C'est toute la problématique de Ma nuit chez Maud, vaste discussion philosophique dans la ruelle d'une précieuse moderne (Françoise Fabian au sommet de sa beauté). D'un côté le chrétien (Jean Louis Trintignant, mais oui !), auquel au fond son christianisme donne tous les droits - le droit d'aimer qui et quand il veut du moment que cela ne l'engage pas trop et qu'il puisse se confesser - et auquel son christianisme donne aussi et avec le droit, l'assurance d'une vie, au final bien rangée, avec mariage et affinités, enfants et vie sociale. De l'autre côté, le marxiste qui se définit comme puritain, qui sacrifie sa vie et ses amours au marxisme, c'est-à-dire (dans une version laïcisée de Pascal) à la possibilité qu'advienne l'absolu. Possibilité que Vidal (le camarade de lycée de Jean-Louis prof de philo et devenu marxiste convaincu de catho qu'il était) ne tient absolument pas pour certaine (en 1969, date du film, la foi communiste s'écaille) mais possibilité qu'il prétend néanmoins meilleure que le "réalisme" auquel l'amènerait son doute ou son incertitude si Vidal suivait la déclivité qu'ils lui indiquent. Maud partage la foi sans foi de Vidal, mais alors à l'instinct, sans l'avoir théorisée, en en vivant, simplement. Elle cherche l'absolu dans ses amours, elle l'a trouvé mais il est mort (évidemment) et elle ne pourra vivre désormais que de cette quête, ou même simplement d'aviver cette quête chez les autres. Précieuse ou nonne laïque, c'est un peu la même chose, elle dira toujours non.

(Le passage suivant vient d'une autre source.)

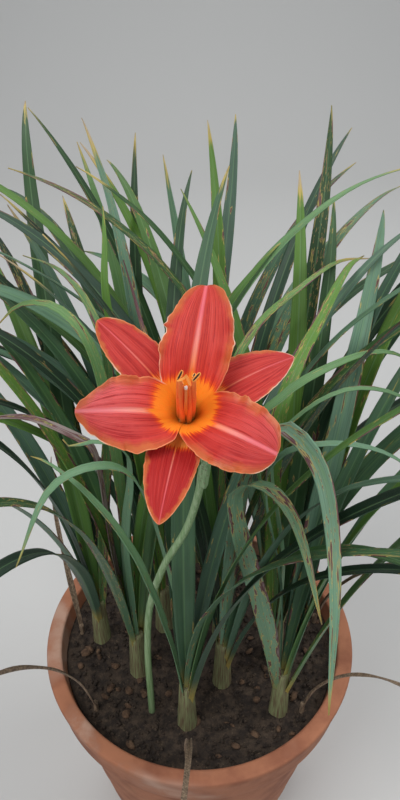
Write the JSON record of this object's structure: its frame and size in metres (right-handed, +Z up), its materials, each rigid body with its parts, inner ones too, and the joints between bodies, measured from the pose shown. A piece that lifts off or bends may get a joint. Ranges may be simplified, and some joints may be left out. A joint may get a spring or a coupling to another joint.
{
  "type": "potted daylily plant",
  "caption": "Daylily in a plain clay pot: fans of arching strap leaves around a leaning scape with an open coral-red flower and closed buds.",
  "frame": {"origin": "middle of the pot's flat underside, on the surface that the pot stands on", "axes": "+Z up along the pot's axis; -Y towards the side that the open flower faces; +X to its right as seen from there"},
  "size_m": [0.684, 0.6186, 0.7132],
  "materials": {
    "clay": "unglazed fired clay, matt, with pale mineral bloom",
    "soil": "moist dark potting compost, crumbly",
    "leaf": "living leaf, waxy satin, lengthwise ribs, some brown dieback",
    "dry_leaf": "withered leaf, grey-brown, matt and papery",
    "stem": "green flower stem, satin, faintly waxy",
    "petal": "coral-red petal, velvety satin with fine darker veins and a pale rib",
    "sepal": "coral-red sepal, satin with fine lengthwise veins",
    "throat": "orange flower tube fading to green at its foot, satin",
    "stamen": "orange-red filament with a dark anther, satin",
    "pistil": "orange style with a pale tip, satin"
  },
  "bodies": {
    "root": {"fan_01": "leaf", "fan_02": "leaf", "fan_03": "leaf", "fan_04": "leaf", "fan_05": "leaf", "fan_06": "leaf", "fan_07": "leaf", "fan_08": "leaf", "fan_09": "leaf", "fan_10": "leaf", "fan_11": "leaf", "fan_12": "leaf", "dry_leaf_1": "dry_leaf", "dry_leaf_2": "dry_leaf", "dry_leaf_3": "dry_leaf", "dry_leaf_4": "dry_leaf", "dry_leaf_5": "dry_leaf", "dry_leaf_6": "dry_leaf", "dry_leaf_7": "dry_leaf", "petal_upper": "petal", "petal_right": "petal", "petal_left": "petal", "sepal_upper_right": "sepal", "sepal_lower": "sepal", "sepal_upper_left": "sepal", "bud_1": "sepal", "bud_2": "sepal", "flower_tube": "throat", "stamen_1": "stamen", "stamen_2": "stamen", "stamen_3": "stamen", "stamen_4": "stamen", "stamen_5": "stamen", "stamen_6": "stamen", "pistil": "pistil", "scape": "stem", "pot": "clay", "soil": "soil"}
  },
  "joints": []
}
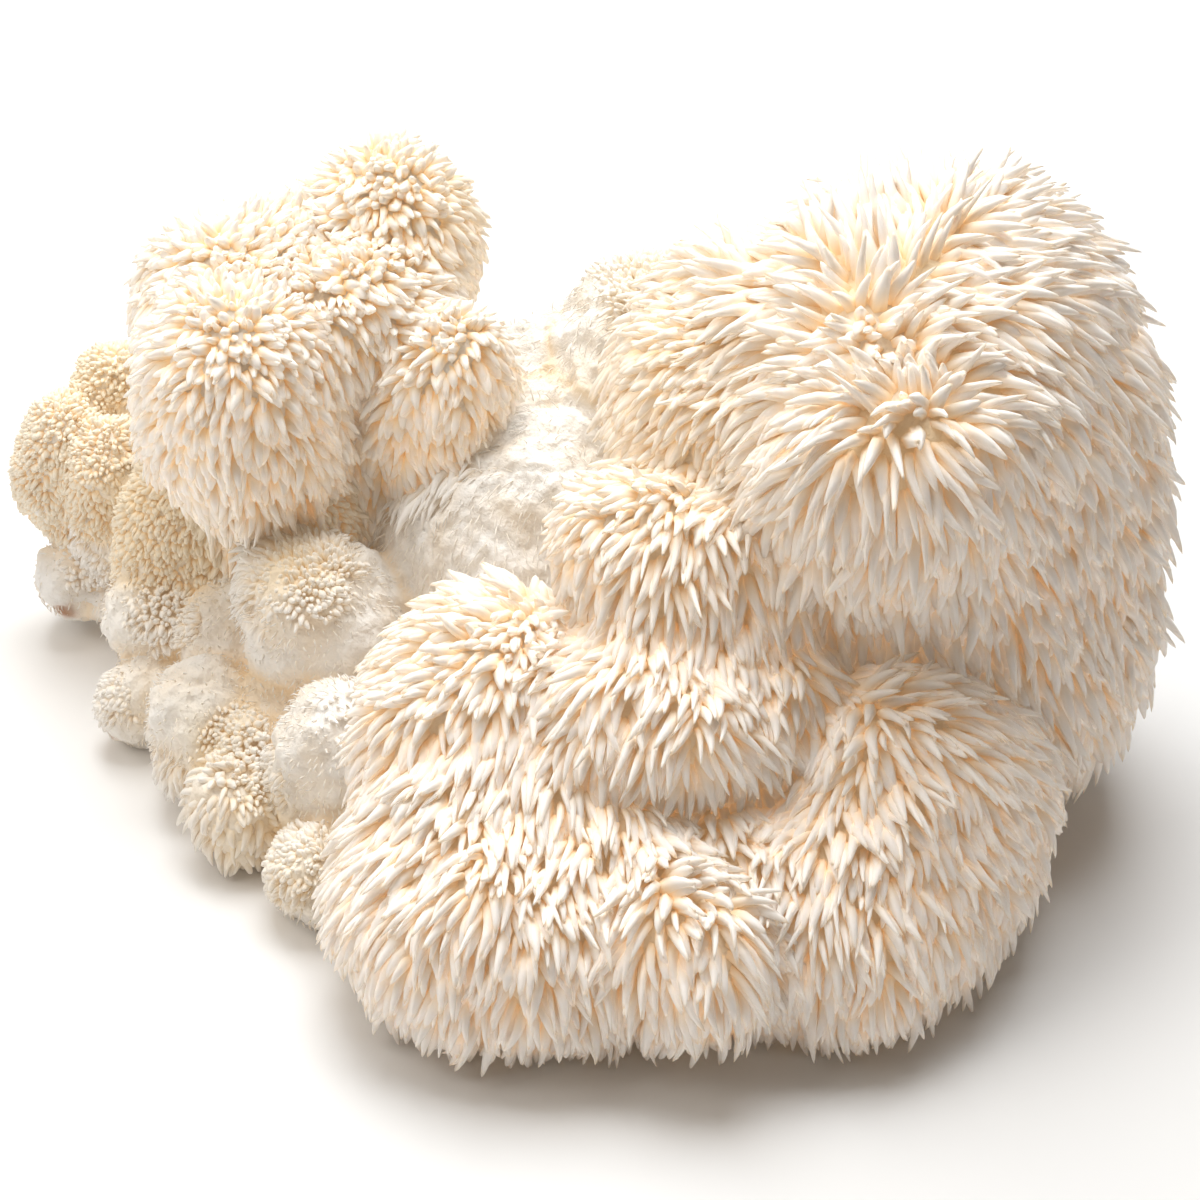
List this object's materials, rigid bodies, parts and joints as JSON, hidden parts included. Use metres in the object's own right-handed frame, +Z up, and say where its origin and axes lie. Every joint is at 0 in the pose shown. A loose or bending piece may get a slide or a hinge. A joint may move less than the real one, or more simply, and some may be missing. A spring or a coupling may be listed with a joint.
{
  "type": "lion's mane mushroom",
  "caption": "Clump of lion's mane mushroom: rounded lobes of soft cream flesh under coats of hanging spines, sliced flat underneath so that it stands on its cut.",
  "frame": {"origin": "middle of the clump's footprint box, on the flat cut that it stands on", "axes": "+Z up out of the cut, +X towards the great round head, along the clump's longest way, and -Y towards the front, where the ragged foot is"},
  "size_m": [0.1927, 0.1493, 0.1077],
  "materials": {
    "flesh": "soft, matt and velvety, slightly see-through at the spine tips"
  },
  "bodies": {
    "root": {"fruiting_body": "flesh"}
  },
  "joints": []
}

Il n'y a que dans Conte d'hiver que ce "non" au banal se transforme en "oui", sans doute parce qu'il s'agit d'un conte, et que tout est possible dans un conte, même la rencontre la plus improbable de celui qui, assis devant soi dans le bus, est justement cet homme absolu pour lequel elle finit toujours par dire non aux autres hommes qui la courtisent.
Dans sa version atticiste (je reprends ce mot à Eugène Green, qui me semble tellement proche de Rohmer, au moins dans son jansénisme - voir le post que j'ai consacré à sa Religieuse portugaise), l'absolu permet d'organiser l'existence et de s'y créer, à travers des principes solides, une véritable sécurité existentielle. C'est sans doute ce calcul qui a fait naguère ouvrir aux jésuites le collège de Clermont et beaucoup d'autres à travers la France et le monde.
Dans sa version janséniste (je parle du jansénisme première manière), l'absolu permet d'affronter le risque maximum, en entretenant l'espérance. Le janséniste est l'homme du pari pascalien, celui qui est prêt à tout perdre pour tout gagner. Il parle comme Saint Cyran et répète : aller où Dieu mène et ne rien faire lâchement.
On prend les jansénistes pour des rigoristes, alors que ce sont souvent les jésuites qui enseignent la rigueur parce qu'elle est plus sécurisante. Quant aux jansénistes, avouons que ces risque-tout ne sont pas facile à caser, dans l'exacte mesure où ils veulent toujours être meilleurs. Ils ne croient pas que la vie est un dû, mais ils la reçoivent comme une sorte de miracle permanent, dans lequel, comme dirait le cardinal Lustiger dont ce fut la devise épiscopale et qui, à cause de cette devise, devait être un drôle de janséniste, "tout est possible à Dieu".
Dans l'Eglise les deux tempéraments et les deux vocations ont toujours cohabité. Ils ne deviennent haïssables ou condamnables que lorsqu'ils se mettent en tête les uns ou les autres, de constituer un parti exclusif... car l'Eglise n'est jamais un parti... Merci à Rohmer pour la bonté de son regard. Il ne nous force pas à choisir entre Jean-Louis et Maud, mais nous met en demeure d'être vrais et de ne pas nous raconter d'histoire à nous-mêmes. On le comprend mieux encore Rohmer, lorsque dans Ma nuit chez Maud, on regarde le bonus du DVD: un dialogue fantastique (au sens étymologique de ce terme) entre Brice Parrain et le Père Dominique Dubarle, Brice l'agnostique défendant Pascal et Dominique le religieux l'attaquant, avec chacun leurs raisons.